Bono’s insistence that overcoming poverty meant tackling complex policy questions was a striking and refreshing anomaly. The Irish rock star was brave enough to educate himself and demand that his fans, if they were serious about the cause, use their brains as well. Several years ago, Bono and his countryman Bob Geldof performed a superb double act on AIDS and poverty in Africa to force the hand of Prime Minister Tony Blair, when they thought his commitment to the cause was wobbling.

In May 2003, Tony Blair invited the leaders of Britain’s aid charities to breakfast at 10 Downing Street to canvass their views on what should be his government’s priorities for Africa. Apparently unscripted, Bob Geldof interrupted the aid chiefs’ presentations to lay out with practiced frankness the moral obscenity of the collapse in life chances of African children in the shadow of the AIDS epidemic. Bono weighed in with facts and figures, speaking in a level, intense tone.

Blair wasn’t disconcerted. The British prime minister made not a single concession on substance to the aid agency chiefs’ points, and by the time Blair left the room, he had charmed and impressed Britain’s international charity constituency.

Geldof and Bono were not so easily won over. While the aid agency bosses munched pastries, the two Irishmen lurked in the corridor waiting for Blair to reappear. And when he did, they frog marched him out of the front door of Number 10 where the cameras were waiting for a quick press conference. Geldof announced his demand for a commission for Africa—he mentioned AIDS as the most pressing issue—and Blair rather weakly said he supported the idea. He had been bounced into Geldof’s agenda and was less than happy—but he knew better than to object.

Geldof had been incubating this plan for a while, and the breakfast-time prime ministerial hijacking was a crucial step in the project that culminated in Blair’s “Commission for Africa” and the Live 8 concerts which accompanied the G8 Summit in Scotland in 2005, where world leaders made their largest-ever pledges to end poverty and provide universal access for AIDS medication by 2010.

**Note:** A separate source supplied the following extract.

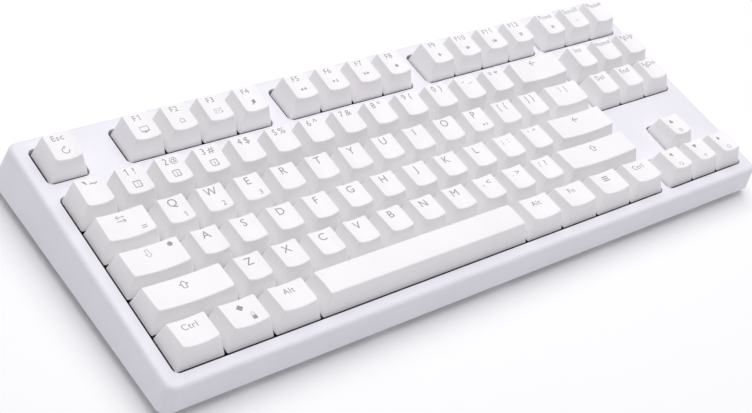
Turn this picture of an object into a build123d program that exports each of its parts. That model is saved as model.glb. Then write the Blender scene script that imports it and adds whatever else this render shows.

This was the zenith of celebrity activism on AIDS and poverty in Africa, cannily imposed on an impressionable government. It’s unlikely that the ambitious goals will be met—but funds for assistance and AIDS have been moving in the right direction. Without the involvement of Bono and Geldof, it’s unlikely that President George W. Bush would have created his President’s Emergency Plan for AIDS Relief, and this year expanded its budget to $85 billion for the next five years, making it the largest-ever aid commitment for a single disease.